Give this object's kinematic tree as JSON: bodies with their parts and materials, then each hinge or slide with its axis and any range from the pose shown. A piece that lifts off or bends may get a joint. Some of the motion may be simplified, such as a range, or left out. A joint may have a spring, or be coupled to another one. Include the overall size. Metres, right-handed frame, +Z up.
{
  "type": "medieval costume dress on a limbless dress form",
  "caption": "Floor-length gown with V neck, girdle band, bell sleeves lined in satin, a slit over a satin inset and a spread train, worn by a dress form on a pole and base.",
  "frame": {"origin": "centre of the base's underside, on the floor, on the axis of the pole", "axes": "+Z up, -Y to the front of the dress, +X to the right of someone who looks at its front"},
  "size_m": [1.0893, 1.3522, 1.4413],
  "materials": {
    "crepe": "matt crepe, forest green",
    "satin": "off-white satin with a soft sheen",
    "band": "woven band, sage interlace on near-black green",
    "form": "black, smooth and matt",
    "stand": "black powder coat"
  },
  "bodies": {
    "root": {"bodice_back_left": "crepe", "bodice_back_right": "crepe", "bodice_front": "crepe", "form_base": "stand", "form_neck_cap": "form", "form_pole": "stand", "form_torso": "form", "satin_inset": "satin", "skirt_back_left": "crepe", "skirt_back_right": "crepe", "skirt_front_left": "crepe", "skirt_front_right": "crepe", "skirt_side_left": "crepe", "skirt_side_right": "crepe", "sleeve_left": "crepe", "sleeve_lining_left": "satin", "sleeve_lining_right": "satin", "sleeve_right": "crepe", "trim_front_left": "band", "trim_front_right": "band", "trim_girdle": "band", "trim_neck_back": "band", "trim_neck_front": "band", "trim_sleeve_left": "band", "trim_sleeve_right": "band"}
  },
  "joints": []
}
####
Repeat the whole listing exactly, keeping every line intact.

Give this object's kinematic tree as JSON: bodies with their parts and materials, then each hinge or slide with its axis and any range from the pose shown. A piece that lifts off or bends may get a joint. Some of the motion may be simplified, such as a range, or left out. A joint may have a spring, or be coupled to another one. Include the overall size. Metres, right-handed frame, +Z up.
{
  "type": "medieval costume dress on a limbless dress form",
  "caption": "Floor-length gown with V neck, girdle band, bell sleeves lined in satin, a slit over a satin inset and a spread train, worn by a dress form on a pole and base.",
  "frame": {"origin": "centre of the base's underside, on the floor, on the axis of the pole", "axes": "+Z up, -Y to the front of the dress, +X to the right of someone who looks at its front"},
  "size_m": [1.0893, 1.3522, 1.4413],
  "materials": {
    "crepe": "matt crepe, forest green",
    "satin": "off-white satin with a soft sheen",
    "band": "woven band, sage interlace on near-black green",
    "form": "black, smooth and matt",
    "stand": "black powder coat"
  },
  "bodies": {
    "root": {"bodice_back_left": "crepe", "bodice_back_right": "crepe", "bodice_front": "crepe", "form_base": "stand", "form_neck_cap": "form", "form_pole": "stand", "form_torso": "form", "satin_inset": "satin", "skirt_back_left": "crepe", "skirt_back_right": "crepe", "skirt_front_left": "crepe", "skirt_front_right": "crepe", "skirt_side_left": "crepe", "skirt_side_right": "crepe", "sleeve_left": "crepe", "sleeve_lining_left": "satin", "sleeve_lining_right": "satin", "sleeve_right": "crepe", "trim_front_left": "band", "trim_front_right": "band", "trim_girdle": "band", "trim_neck_back": "band", "trim_neck_front": "band", "trim_sleeve_left": "band", "trim_sleeve_right": "band"}
  },
  "joints": []
}